Is Bupropion Used for Anxiety? What to Know

Bupropion is not FDA-approved for treating anxiety disorders, and current psychiatric guidelines consider it ineffective for standalone anxiety conditions like generalized anxiety disorder, social anxiety, or panic disorder. Its approved uses are limited to major depressive disorder and prevention of seasonal affective disorder. That said, the relationship between bupropion and anxiety is more nuanced than a simple “no,” especially when anxiety shows up alongside depression.

What Bupropion Is Approved For

Bupropion (sold under brand names like Wellbutrin and Zyban) is approved for two conditions: major depressive disorder and seasonal affective disorder. It also has a separate approval for smoking cessation under a different brand name. Anxiety disorders are not among its labeled uses, and the FDA prescribing information actually lists anxiety as a potential side effect rather than something the drug treats.

Why It Works Differently Than Typical Anxiety Medications

Most medications prescribed for anxiety disorders, like SSRIs, work primarily by increasing serotonin levels in the brain. Bupropion takes a completely different approach. It blocks the reabsorption of two other brain chemicals, norepinephrine and dopamine, while having essentially zero effect on serotonin. This distinction matters because serotonin activity is central to how most anxiety medications do their job.

That unique mechanism is a double-edged sword. On one hand, it means bupropion avoids the side effects that make SSRIs difficult for some people: sexual dysfunction, weight gain, and sedation are not typically associated with bupropion. On the other hand, the boost in norepinephrine and dopamine can have a stimulating, activating quality that may actually worsen anxiety in some people, particularly in the early weeks of treatment.

It Can Help Anxiety Tied to Depression

Here’s where things get interesting. A meta-analysis pooling data from 10 double-blind clinical trials found that bupropion reduced anxiety symptoms just as effectively as SSRIs in people being treated for major depression. The improvements on standardized anxiety rating scales were nearly identical between the two drug classes, and among patients whose depression fully remitted, residual anxiety levels were the same regardless of whether they took bupropion or an SSRI.

This finding surprised many clinicians. Surveys have shown that doctors are less likely to prescribe bupropion for depressed patients who also have significant anxiety symptoms, favoring SSRIs instead. But the clinical data doesn’t support that preference. When anxiety exists as part of depression rather than as a separate disorder, bupropion appears to address it just as well as serotonin-based medications do.

The key distinction is the source of the anxiety.

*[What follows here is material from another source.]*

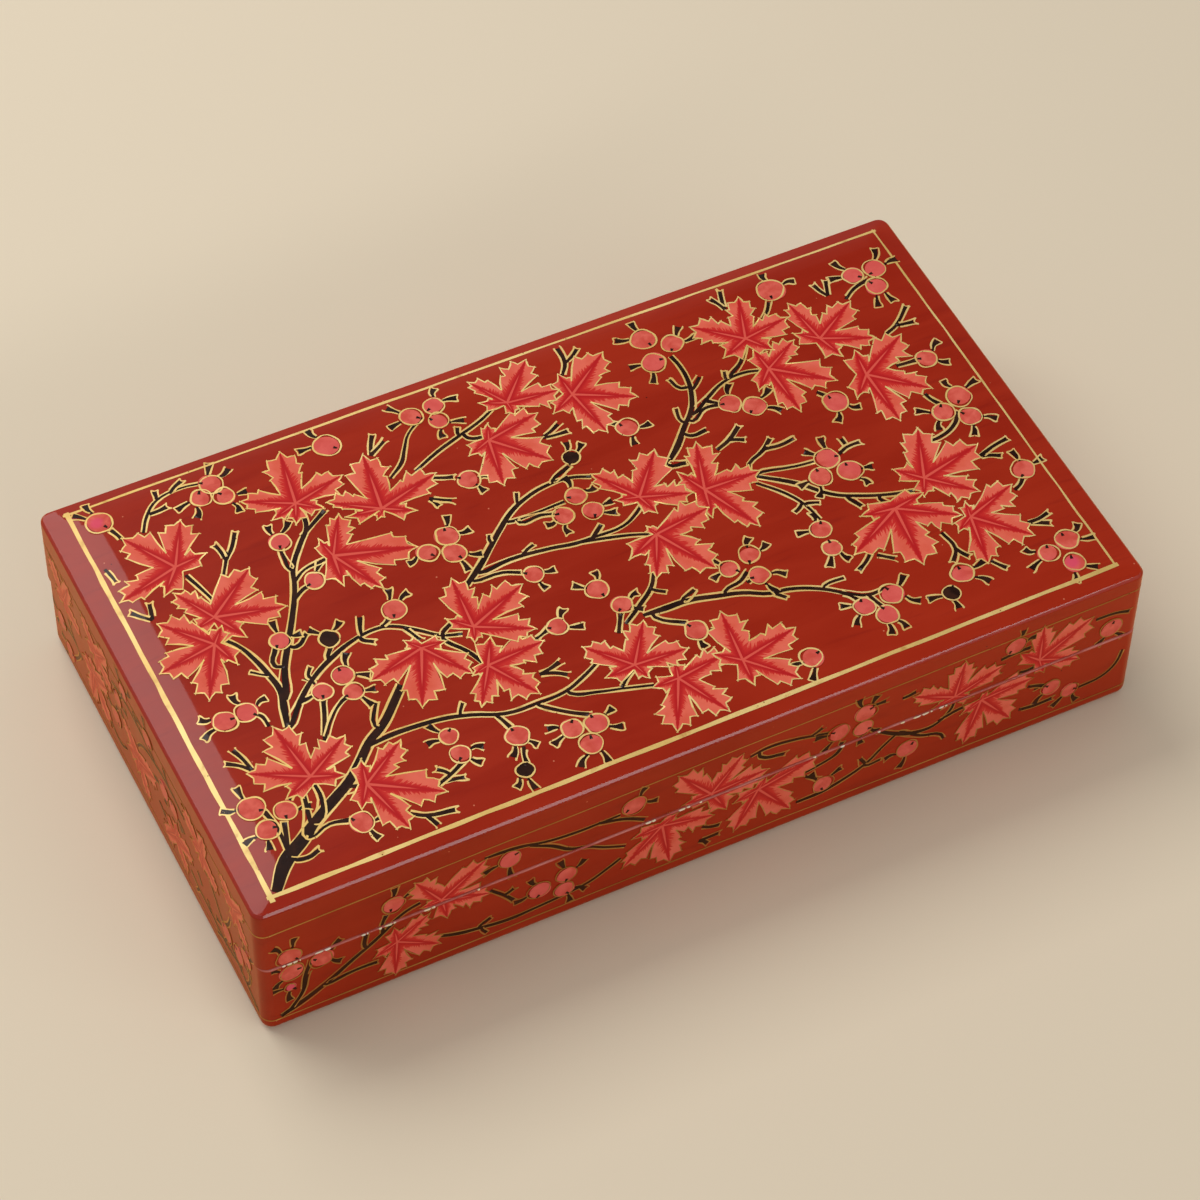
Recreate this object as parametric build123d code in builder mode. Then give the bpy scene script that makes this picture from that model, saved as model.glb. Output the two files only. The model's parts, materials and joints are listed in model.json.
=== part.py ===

If your anxiety is a symptom of an underlying depressive episode, treating the depression with bupropion may relieve it. If you have a primary anxiety disorder (generalized anxiety, panic disorder, social anxiety, OCD), bupropion is not considered an effective treatment, and University of Washington psychiatric guidelines from 2024 state this plainly.

Bupropion Can Also Increase Anxiety

One of the most common concerns with bupropion is that it can make anxiety worse, at least temporarily. Agitation occurs in up to 32% of patients, making it one of the drug’s most frequent side effects. Anxiety itself is reported in 1% to 10% of users, and tremor affects up to 21%. Insomnia, which often fuels anxiety, occurs in up to 45% of patients.

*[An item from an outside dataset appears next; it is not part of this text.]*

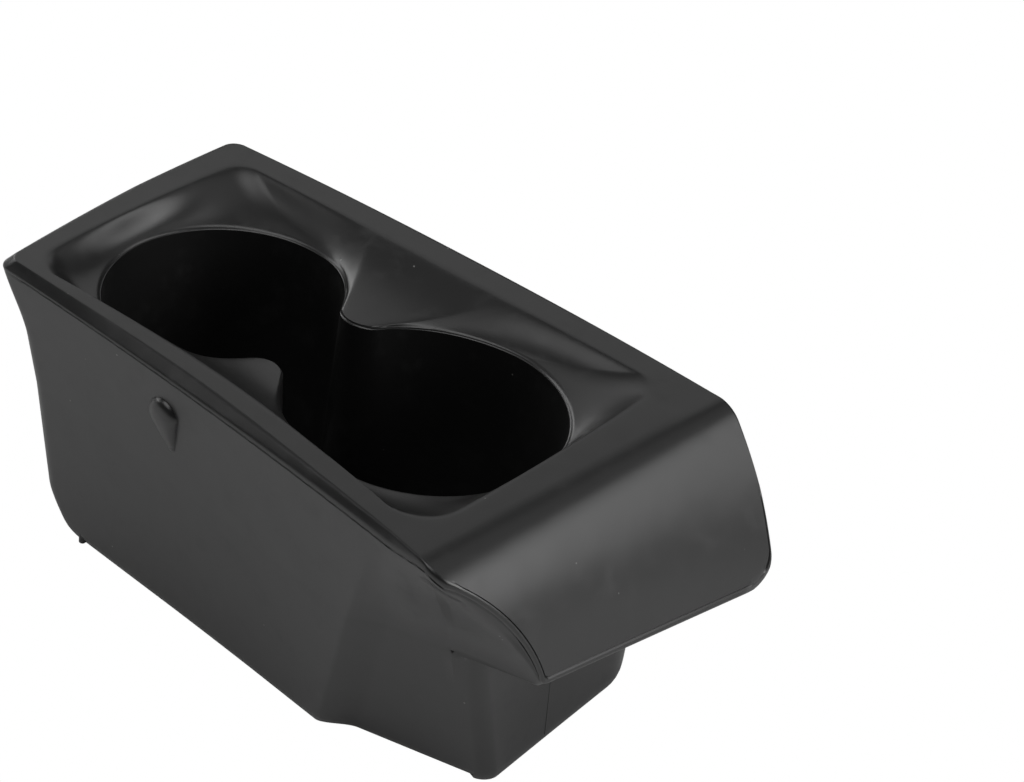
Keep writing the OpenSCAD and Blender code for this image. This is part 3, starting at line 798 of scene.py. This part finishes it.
def boss_height(x, z):
    """Height of the teardrop: out (1 - (d / r)^2.6)^0.55 over a capsule that tapers from the
    head to the tail, with a soft foot round it that falls off exponentially."""
    head, tail = np.array(BOSS_HEAD), np.array(BOSS_TAIL)
    axis = tail - head
    t = np.clip(((x - head[0]) * axis[0] + (z - head[1]) * axis[1]) / (axis @ axis), 0, 1)
    r = lerp(BOSS_HEAD_R, BOSS_TAIL_R, t)
    d = np.hypot(x - head[0] - axis[0] * t, z - head[1] - axis[1] * t) / r
    out = lerp(BOSS_OUT, BOSS_TAIL_OUT, t ** BOSS_OUT_POWER)
    dome = out * np.maximum(0, 1 - np.minimum(d, 1) ** BOSS_FLATNESS) ** BOSS_ROUNDNESS
    return dome + FOOT_H * np.exp(-np.maximum(0, d - 1) * r / FOOT_RUN)


def boss():
    """Patch over the near wall that rises from it into the boss."""
    x = np.linspace(BOSS_TAIL[0] - PATCH_LEFT, BOSS_TAIL[0] + PATCH_RIGHT, PATCH_COLUMNS)
    z = np.linspace(BOSS_TAIL[1] - PATCH_DOWN, BOSS_HEAD[1] + PATCH_UP, PATCH_ROWS)
    wall = np.array([near_wall_y(x, height) for height in z])
    gx, gz = np.meshgrid(x, z)
    y = wall + PATCH_OUT - boss_height(gx, gz)
    points = np.stack([gx, y, gz], -1).reshape(-1, 3)
    faces = grid_faces(PATCH_ROWS, PATCH_COLUMNS, closed=False)
    return mesh_piece("boss", points, faces, BOSS_CREASE)


def end_face_x(y, z):
    """X of the end face of the block at y, on the ring of the wall at height z."""
    ring = block_ring(z)
    return np.interp(y, ring[on_apron, 1], ring[on_apron, 0])


def seam():
    """Thin raised line down the end face, a tube along straight steps from top to foot."""
    t = np.linspace(0, 1, SEAM_STEPS)
    y, z = (lerp(top, low_end, t) for top, low_end in zip(SEAM_TOP, SEAM_FOOT))
    path = [[end_face_x(v, h) - SEAM_R * SEAM_SUNK, v, h] for v, h in zip(y, z)]
    points, faces = capped(tube(path, SEAM_R), np.array(path[0]), np.array(path[-1]))
    return mesh_piece("seam", points, faces, SEAM_CREASE)


def peg():
    """Short cylinder with a rounded lower end: its radius is r - q (1 - sin k) at q (1 - cos k)."""
    x, y = PEG_AT
    a = np.linspace(0, 2 * math.pi, PEG_SIDES, endpoint=False)
    circle = np.stack([np.cos(a), np.sin(a), 0 * a], -1)
    stack = []
    for k in np.radians(PEG_TURNS):
        r = PEG_R - PEG_ROUND * (1 - math.sin(k))
        stack.append(circle * r + np.array([x, y, PEG_Z + PEG_ROUND * (1 - math.cos(k))]))
    stack.append(circle * PEG_R + np.array([x, y, PEG_TOP]))
    points, faces = capped(np.array(stack), np.array([x, y, PEG_Z]), np.array([x, y, PEG_TOP]))
    return mesh_piece("peg", points, faces, PEG_CREASE)


def linear(code):
    """Linear colour of an sRGB hex code."""
    rgb = [int(code[i:i + 2], 16) / 255 for i in (1, 3, 5)]
    return tuple(v / 12.92 if v <= 0.04045 else ((v + 0.055) / 1.055) ** 2.4 for v in rgb) + (1.0,)


def empty_tree(owner):
    """Node tree of a material or a world, with nothing in it."""
    owner.use_nodes = True
    owner.node_tree.nodes.clear()
    return owner.node_tree


def add_node(tree, kind, sockets=(), **settings):
    """Adds one node with its settings and links. A socket, named or counted, gets a value or
    the output that feeds it. Gives the outputs of the node."""
    new = tree.nodes.new("ShaderNode" + kind)
    for name, value in settings.items():
        setattr(new, name, value)
    for socket, value in dict(sockets).items():
        if isinstance(value, bpy.types.NodeSocket):
            tree.links.new(value, new.inputs[socket])
        else:
            new.inputs[socket].default_value = value
    return new.outputs


# Breadth of the moulding's patterns: grain, slow waves, rubbed patches, and space of the specks.
# The real grain is finer and is drawn as coarse as it needs to show.
GRAIN, WAVES, PATCHES, SPECKS = 0.7, 26.0, 10.5, 8.0
# Breadth, detail and roughness of the three noises
NOISES = ((GRAIN, 3.0, 0.5), (WAVES, 2.0, 0.45), (PATCHES, 6.0, 0.7))
# Heights of grain, waves and specks in the bump, as shares of BUMP_M metres, and its strength
GRAIN_H, WAVES_H, SPECK_H = 0.02, 0.6, -0.06
BUMP, BUMP_M = 0.5, 0.001
# Where a speck fades into the skin, which cells have one, and where rubbing shows
SPECK_EDGE, SPECK_CHOICE, RUBBED_EDGE = (0.02, 0.05), (0.70, 0.72), (0.5, 0.72)
BLACK, RUBBED_BLACK, DUST = "#141414", "#191919", "#6a6a68"
# Roughness of the satin skin, what rubbing adds to it, and the level of its sheen
SATIN, RUBBED_MORE, SHEEN_LEVEL = 0.34, 0.07, 0.75


def per_metre(breadth):
    """Scale of a pattern of this breadth, since object coordinates are in metres."""
    return 1000 / breadth


def moulded_black():
    """Flexible moulding of foamed rubber, taken from a smooth mould: nearly black, with a satin
    skin, fine matt grain, slow waves, rubbed patches and dust specks."""
    material = bpy.data.materials.new("satin black moulding")
    tree = empty_tree(material)
    spot = add_node(tree, "TexCoord")["Object"]
    grain, waves, rubbed = (
        add_node(tree, "TexNoise", {
            "Vector": spot, "Scale": per_metre(breadth), "Detail": detail, "Roughness": rough})["Fac"]
        for breadth, detail, rough in NOISES)
    cells = add_node(tree, "TexVoronoi", {"Vector": spot, "Scale": per_metre(SPECKS)})
    choice = add_node(tree, "SeparateColor", {"Color": cells["Color"]})["Red"]
    off_speck, chosen, worn = (
        add_node(tree, "MapRange", {"Value": source, "From Min": none, "From Max": full},
                 interpolation_type="SMOOTHSTEP")["Result"]
        for source, (none, full) in (
            (cells["Distance"], SPECK_EDGE), (choice, SPECK_CHOICE), (rubbed, RUBBED_EDGE)))
    on_speck = add_node(tree, "Math", {0: 1.0, 1: off_speck}, operation="SUBTRACT")[0]
    speck = add_node(tree, "Math", {0: on_speck, 1: chosen}, operation="MULTIPLY")[0]
    colour = linear(BLACK)
    for share, code in ((speck, DUST), (worn, RUBBED_BLACK)):
        colour = add_node(
            tree, "MixRGB", {"Fac": share, "Color1": colour, "Color2": linear(code)})[0]
    rough = add_node(tree, "Math", {0: worn, 1: RUBBED_MORE, 2: SATIN}, operation="MULTIPLY_ADD")[0]
    height = 0.0
    for source, rise in ((grain, GRAIN_H), (waves, WAVES_H), (speck, SPECK_H)):
        height = add_node(tree, "Math", {0: source, 1: rise, 2: height}, operation="MULTIPLY_ADD")[0]
    normal = add_node(tree, "Bump", {"Height": height, "Strength": BUMP, "Distance": BUMP_M})[0]
    shader = add_node(tree, "BsdfPrincipled", {
        "Specular IOR Level": SHEEN_LEVEL, "Base Color": colour, "Roughness": rough,
        "Normal": normal})[0]
    add_node(tree, "OutputMaterial", {"Surface": shader})
    return material


# Camera at the photograph's viewing angle, in metres and degrees. IMAGE_AXIS is the pixel that
# it points at, in a picture of IMAGE_SIZE.
FOCAL_MM, SENSOR_MM = 110.013, 36.0
CAMERA_AT = (0.516113, -0.581242, 0.623118)
CAMERA_TURN = (55.1774, -5.27034, 41.67992)
IMAGE_SIZE, IMAGE_AXIS = (1024, 782), (484.784, 385.798)
CLIP_NEAR, CLIP_FAR = 0.05, 20.0


def photo_camera():
    """Camera whose shift moves the middle of the picture away from the pixel on its axis."""
    data = bpy.data.cameras.new("camera")
    data.lens = FOCAL_MM
    data.sensor_width = SENSOR_MM
    data.shift_x = (IMAGE_SIZE[0] / 2 - IMAGE_AXIS[0]) / IMAGE_SIZE[0]
    data.shift_y = (IMAGE_AXIS[1] - IMAGE_SIZE[1] / 2) / IMAGE_SIZE[0]
    data.clip_start = CLIP_NEAR
    data.clip_end = CLIP_FAR
    camera = bpy.data.objects.new("camera", data)
    camera.location = CAMERA_AT
    camera.rotation_euler = [math.radians(v) for v in CAMERA_TURN]
    bpy.context.scene.collection.objects.link(camera)
    bpy.context.scene.camera = camera


# Lamps: what they face and how far they are from it, in metres. Of each, its name, direction
# round and up, breadth and height as seen from there, all in degrees, and radiance.
MIDDLE, LAMP_FAR = np.array([0.0, 0.0, 0.06]), 1.6
LAMPS = (
    ("right softbox", 34, 27, 44, 34, 1.75),
    ("right front softbox", 8, 23, 28, 24, 4.4),
    ("back high softbox", 70, 55, 30, 30, 0.4),
    ("back left softbox", 132, 33, 46, 26, 0.6),
    ("left softbox", 181, 21, 60, 18, 2.8),
    ("top softbox", 90, 89, 26, 26, 2.1),
    ("front high softbox", -104, 60, 38, 34, 2.0))


def softbox(name, around, up, width, height, radiance):
    """Soft area lamp that faces the middle of the part. A side is 2 far tan(half its degrees),
    and the power is pi times radiance times area."""
    a, e = math.radians(around), math.radians(up)
    way_out = np.array([math.cos(a) * math.cos(e), math.sin(a) * math.cos(e), math.sin(e)])
    size, size_y = (2 * LAMP_FAR * math.tan(math.radians(v / 2)) for v in (width, height))
    data = bpy.data.lights.new(name, "AREA")
    data.shape = "RECTANGLE"
    data.size = size
    data.size_y = size_y
    data.energy = radiance * math.pi * size * size_y
    light = bpy.data.objects.new(name, data)
    light.location = MIDDLE + LAMP_FAR * way_out
    light.rotation_euler = (math.pi / 2 - e, 0, math.pi / 2 + a)
    light.visible_camera = False
    bpy.context.scene.collection.objects.link(light)


# Floor: its colour, half its side and its height. World: its strength on the part.
PALE, FLOOR_HALF, FLOOR_Z = "#f2f2f2", 3000.0, -0.3
WHITE = (1, 1, 1, 1)
WORLD_DIM = 0.02


def white_floor():
    """Pale floor that the camera sees as plain white."""
    material = bpy.data.materials.new("white floor")
    tree = empty_tree(material)
    seen = add_node(tree, "LightPath")["Is Camera Ray"]
    matt = add_node(tree, "BsdfDiffuse", {"Color": linear(PALE)})[0]
    white = add_node(tree, "Emission", {"Color": WHITE, "Strength": 1.0})[0]
    mix = add_node(tree, "MixShader", {0: seen, 1: matt, 2: white})[0]
    add_node(tree, "OutputMaterial", {"Surface": mix})
    corners = [[-1, -1], [1, -1], [1, 1], [-1, 1]]
    points = np.array([[FLOOR_HALF * x, FLOOR_HALF * y, FLOOR_Z] for x, y in corners])
    floor = mesh_piece("floor", points, [[0, 1, 2, 3]])
    floor.data.materials.append(material)


def studio_world():
    """World that the camera sees as plain white and that gives the part very little light."""
    world = bpy.data.worlds.new("world")
    tree = empty_tree(world)
    seen = add_node(tree, "LightPath")["Is Camera Ray"]
    dim = add_node(tree, "Background", {"Color": WHITE, "Strength": WORLD_DIM})[0]
    white = add_node(tree, "Background", {"Color": WHITE, "Strength": 1.0})[0]
    mix = add_node(tree, "MixShader", {0: seen, 1: dim, 2: white})[0]
    add_node(tree, "OutputWorld", {"Surface": mix})
    bpy.context.scene.world = world


moulding = moulding_body()
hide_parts("cup_holder")
skin_material = moulded_black()
for piece in (moulding, boss(), seam(), peg()):
    piece.data.materials.append(skin_material)
    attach(piece, "root")

photo_camera()
for lamp in LAMPS:
    softbox(*lamp)
white_floor()
studio_world()
bpy.context.scene.view_settings.view_transform = "Standard"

These numbers are worth understanding if you’re considering bupropion and already deal with anxiety. The stimulating nature of the drug, driven by its effects on norepinephrine and dopamine, can feel like drinking too much coffee for some people. This activation tends to be most pronounced during the first few weeks and may settle with time, but for people whose primary complaint is anxiety, this side effect profile is often a dealbreaker.

Who Should Avoid Bupropion

Beyond its limited usefulness for primary anxiety disorders, bupropion carries specific contraindications. It cannot be used by anyone with a seizure disorder, as it lowers the seizure threshold in a dose-dependent way. People with a current or past diagnosis of bulimia or anorexia nervosa face a higher seizure risk on the drug and should not take it. It’s also contraindicated for anyone going through abrupt withdrawal from alcohol or sedatives, including benzodiazepines, because withdrawal already raises seizure risk.

Where Bupropion Fits in Anxiety Management

If you’re taking bupropion for depression and noticing your anxiety improving alongside your mood, that’s consistent with what clinical trials show. The drug treats the whole depressive syndrome, anxiety symptoms included. Some prescribers also combine bupropion with an SSRI, using the SSRI to target anxiety and serotonin pathways while bupropion addresses fatigue, low motivation, or SSRI-related sexual side effects.

If anxiety is your primary problem and depression isn’t part of the picture, bupropion is unlikely to help and may make things worse. SSRIs and other serotonin-active medications remain the first-line pharmacological options for most anxiety disorders. The research is clear that bupropion can match SSRIs for anxiety within depression, but that finding doesn’t extend to anxiety disorders on their own.